The Advantage of Being a Completist

For months we’ve been wondering about a four-volume set, J.R.R. Tolkien, being prepared by Stuart Lee for the publisher Routledge in their series Critical Assessments of Major Writers. Early information was sparse, but has now been amplified in a blurb which claims that the book ‘meets the need for an authoritative reference work to collect early evaluations and to make sense of the more recent explosion in research output. Users are now able easily and rapidly to locate the best and most influential critical assessments. With material gathered into one easy-to-use set, Tolkien researchers and students can now spend more of their time with the key journal articles, book chapters, and other pieces, rather than on time-consuming (and sometimes fruitless) archival searches.’ Its contents are listed on the publisher’s website.

The first volume is titled ‘Tolkien’s Life: Writer and Medievalist’, and will contain 19 essays or extracts in three categories: ‘Biographical Studies’, ‘The Medievalist’, and ‘Lit. and Lang.’. The second volume will be ‘The Roots of Middle-earth’, and will contain another 19 writings, on Tolkien’s language invention, sources, analogues, and inspirations, and mythology and mythmaking. Volume 3 is to be ‘Key Works and Themes’, comprising 19 writings on ‘The Silmarillion’, The Hobbit, The Lord of the Rings, other works, and poetry. Finally, the fourth volume, ‘Themes, Reactions, and Legacy’, is to have 27 writings on war, spirituality and religion, good and evil, heroism, gender, modernism, critical reaction, fantasy, and film adaptations.

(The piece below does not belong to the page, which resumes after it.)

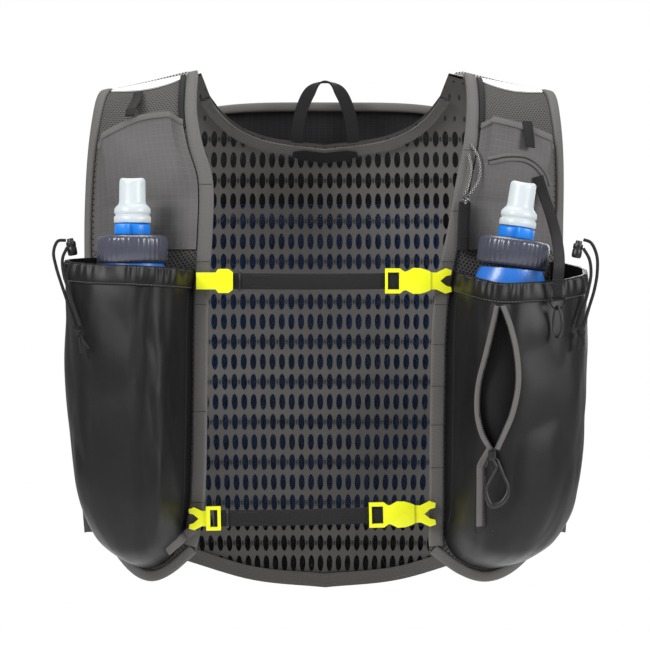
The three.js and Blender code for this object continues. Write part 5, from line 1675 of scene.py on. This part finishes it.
    def corner_tab(self) -> None:
        """Strap end sewn across the pocket's lower inner corner."""
        centres, normals = [], []
        for k in range(9):
            p = self.front_y(mix(-97.5, -118.5, k / 8), mix(-349, -366, k / 8), 1.2)
            centres.append(p)
            normals.append(Vector((0.15, -1, -0.15)).normalized())
        obj = BUILD.band("corner_strap", centres, normals, 7.6, 1.2, TAPE)
        BUILD.finish(obj)


@dataclass
class ZipFastener:
    """Zip of the right bottle pocket: lips, closed run, slider and pull."""

    pocket: BottlePocket
    run_x: float = 116.5
    run_end: float = -345.0
    tape: float = 4.2

    def build(self) -> None:
        """Builds the zip."""
        foot = SLIT_TOP - SLIT_LENGTH
        for word, column in (("inner", 1), ("outer", 2)):
            rows = []
            for i in range(49):
                down = i / 48
                grow = (-1.6 if column == 1 else 1.6)
                rows.append(self.pocket.front_y(look_up(SLIT, column, down) + grow,
                                                SLIT_TOP - down * SLIT_LENGTH,
                                                0.3))
            normals = [Vector((0.25, -1, 0)).normalized()] * len(rows)
            lip = BUILD.band(f"zip_lip_{word}", rows, normals, self.tape, 1.0, TAPE)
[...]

Contributors include Humphrey Carpenter (an extract from his Biography), Douglas A. Anderson, David Bratman, Diana Pavlac Glyer, John Garth, J.S. Ryan, Thomas Honegger, Tom Shippey, Jane Chance, Verlyn Flieger, Marjorie Burns, Stuart Lee himself, among many others. Because all of their writings on Tolkien have appeared before – there are no new contributions – we suspect that most ‘Tolkien researchers and students’, as well as most libraries, will have to think hard whether to spend £900.00 or $1,485.00 for ‘one easy-to-use set’, whatever the quality of its contents, and especially, the selection of contents – for one could name several worthwhile critical works on Tolkien for every one this set will include – and instead endure the ‘archival searches’ that are, after all, part and parcel of work of this sort.

For ourselves, we were very pleased to find that every one of the writings chosen for this set is already on our shelves or in our files – hence, the advantage of being completist Tolkien collectors! For example, a few of the essays were published earlier in Lee’s 2014 Companion to J.R.R. Tolkien, several appeared in Tolkien Studies or in the proceedings of the 1992 Tolkien Centenary Conference, and many are being taken from the 2000 festschrift for Christopher Tolkien, Tolkien’s Legendarium, edited by Verlyn Flieger and Carl F. Hostetter, or from the proceedings of the 2004 Marquette University Tolkien conference, The Lord of the Rings 1954–2004: Scholarship in Honor of Richard E. Blackwelder (2006), edited by Hammond and Scull. Most teachers and students at a higher level will find most of these already in their institutional libraries or available online.

 

The Art of The Lord of the Rings

A few days ago, Amazon U.K. reduced the price of our Art of The Lord of the Rings significantly, to just £10.00. Sales are evidently brisk – in time for Christmas – for our book is once again in Amazon’s ‘best-selling’ ranks.